In Zukunft sollten Quantensimulationen auf fehlertoleranten digitalen Quantencomputern mit größerer Flexibilität und Präzision möglich sein, aber sie können auch schon heute für bestimmte Fragestellungen mit speziellen analogen Quantensimulatoren durchgeführt werden. Dies geschieht in analoger Weise zur Untersuchung der Aerodynamik, die entweder im Windkanal oder durch Simulationen auf einem digitalen Computer durchgeführt werden kann. Während in der Aerodynamik oft ein kleineres physikalisches Modell verwendet wird, um etwas Großes zu verstehen, nehmen analoge Quantensimulatoren oft ein größeres Modell, um etwas noch Kleineres zu verstehen.
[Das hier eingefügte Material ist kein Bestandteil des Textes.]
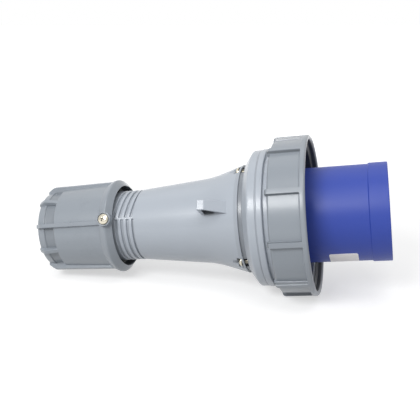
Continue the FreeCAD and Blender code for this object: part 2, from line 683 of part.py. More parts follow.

Analoge Quantensimulatoren gehen jetzt von der qualitativen Demonstration physikalischer Phänomene zu quantitativen Lösungen für Probleme über. Ein besonders spannender Weg in naher Zukunft ist die Entwicklung programmierbarer Quantensimulatoren, die digitale und analoge Techniken kombinieren. „Dies birgt großes Potenzial, weil es die Vorzüge beider Seiten kombiniert, indem es die nativen analogen Operationen nutzt, um hochgradig verschränkte Zustände zu erzeugen“, sagt der Innsbrucker Physiker Peter Zoller.

Wie allerdings lässt sich überprüfen, ob eine Quantensimulation das richtige Ergebnis liefert, wenn ein klassischer Computer es nicht mehr berechnen kann? Christian Kokail und Peter Zoller zeigen in dem Überblicksartikel, dass eine neue Methode, das sogenannte Hamiltonian-Lernen, bei der Verifizierung eines Quantenvorteils eine wichtige Rolle spielen kann. Dabei wird aus Messergebnissen der Simulation die Parameter des Quantensystems rekonstruiert. „Stimme diese überein, war die Simulation erfolgreich“, sagt Christian Kokail. „Die Anzahl an notwendigen Messungen wächst nicht exponentiell mit der Anzahl der Teilchen, weshalb die Methode auch für große Quantensysteme und damit für die Demonstration des Quantenvorteils geeignet ist.“ Die Autoren zeigen die Anwendung der Methode für Fermionen in einem optischen Gitter, ein für die Praxis sehr interessantes und hochrelevantes Modell.

Alle am Übersichtsartikels beteiligten Partner von der Universität Innsbruck, dem Institut für Quantenoptik und Quanteninformation der Österreichischen Akademie der Wissenschaften, dem Max-Planck-Institut für Quantenoptik, der LMU München, des Munich Center for Quantum Science and Technology, der University of Strathclyde und von Microsoft haben große, laufende Forschungsprogramme, die sowohl die Theorie der Architekturen und Algorithmen als auch die Entwicklung von Plattformen für die analoge Quantensimulation und das digitale Quantencomputing umfassen. Die Partner haben im Rahmen des Horizon 2020 EU-Quantum-Technologies-Flagship-Projekts PASQuanS zusammengearbeitet.